▸ Directions for this task
Check every line below for the string "scene", and copy the lines that contain it.

▸ Data
▬▬▬

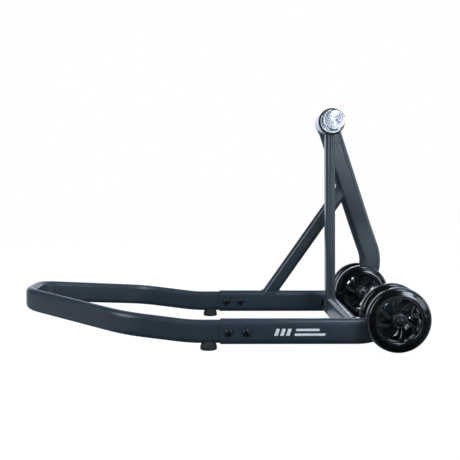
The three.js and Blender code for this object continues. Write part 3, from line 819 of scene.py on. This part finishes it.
def button_mesh(name, length, head=7.0, height=BUTTON_HEIGHT, shank=4.0, key=5.0):
    """Dome head at y < 0 with a hexagon socket; the shank runs from y = 0 to `length`."""
    depth = height * 0.58
    crown = lambda r: -height * (0.22 + 0.78 * math.sqrt(max(0.0, 1 - (r / head) ** 2)))
    hexa = lambda grow: (lambda a: hex_radius(a, key) + grow)
    rows = [(None, -height + depth + 0.5), (hexa(-0.5), -height + depth), (hexa(-0.05), -height + depth),
            (hexa(0.0), crown(key * 0.55) + 0.5), (hexa(0.35), lambda a: crown(hex_radius(a, key) + 0.35))]
    for t in (0.25, 0.5, 0.75, 0.9, 1.0):
        outer = head * 0.985
        rows.append((lambda a, t=t: (hex_radius(a, key) + 0.35) * (1 - t) + outer * t,
                     lambda a, t=t: crown((hex_radius(a, key) + 0.35) * (1 - t) + outer * t)))
    rows += [(head, -height * 0.2), (head, -0.35), (head - 0.35, 0.0), (shank, 0.0)]
    y = 1.0
    while y < length - 1.2:
        rows += [(shank, y), (shank - 0.35, y + 0.6)]
        y += 1.25
    rows += [(shank - 0.2, length - 0.9), (shank - 0.9, length), (None, length)]
    return polar_solid(name, rows, BLACK)


def nut_mesh(name, across=13.0, height=8.0, bore=4.0, material=ZINC):
    """Nylon-insert nut from y = 0 to `height`: chamfered hexagon, rolled collar."""
    top, collar = height * 0.74, across / 2 - 0.5
    face = lambda a: hex_radius(a, across) - 0.02
    slope = math.tan(rad(28))
    low = lambda a: max(0.0, (hex_radius(a, across) - across / 2 - 0.15) * slope)
    rows = [(bore, 0.6), (bore + 0.7, 0.0), (across / 2 - 0.3, 0.0), (face, low),
            (face, lambda a: top - max(0.0, (hex_radius(a, across) - across / 2 - 0.1) * slope)),
            (collar, top + 0.15), (collar, height - 1.3), (collar - 0.5, height - 0.35),
            (collar - 1.3, height), (bore + 1.0, height), (bore + 0.1, height - 0.6), (bore, 0.6)]
    return polar_solid(name, rows, material)


def put(data, name, body, slot, node, at, turn=0.0):
    """Places shared fastener or wheel mesh data at a point (mm), turned about Z."""
    obj = bpy.data.objects.new(name, data)
    obj.location = Vector(at) * MM
    obj.rotation_euler = (0, 0, turn)
    bpy.context.scene.collection.objects.link(obj)
    return placed(obj, body, slot, *([node] if node else []))


lever_bolt = button_mesh("button_bolt_33", 33)
lever_nut = nut_mesh("lock_nut_m8")
FACE = OVAL[1] / 2 + GAP
for label, y in (("near", -SIDE_Y), ("far", SIDE_Y)):
    for i, x in enumerate(LEVER_BOLT_X, 1):
        put(lever_bolt, f"{label}_lever_screw_{i}", "root", "black_hardware",
            f"{label}_lever_bolt_{i}", (x, y - FACE, RAIL_Z))
        put(lever_nut, f"{label}_lever_locknut_{i}", "root", "zinc_hardware",
            f"{label}_lever_nut_{i}", (x, y + FACE, RAIL_Z))

cross_screw = button_mesh("button_bolt_34", 34, height=3.6)
cross_locknut = nut_mesh("lock_nut_wide", 15.0, material=BLACK)
put(cross_screw, "cross_screw", "root", "black_hardware", "cross_bolt",
    (CROSS_X + FACE, CROSS_BOLT_Y, RAIL_Z), math.pi / 2)
put(cross_locknut, "cross_locknut", "root", "black_hardware", "cross_nut",
    (CROSS_X - FACE, CROSS_BOLT_Y, RAIL_Z), math.pi / 2)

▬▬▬

▸ Answer in full
The three.js and Blender code for this object continues. Write part 3, from line 819 of scene.py on. This part finishes it.
    bpy.context.scene.collection.objects.link(obj)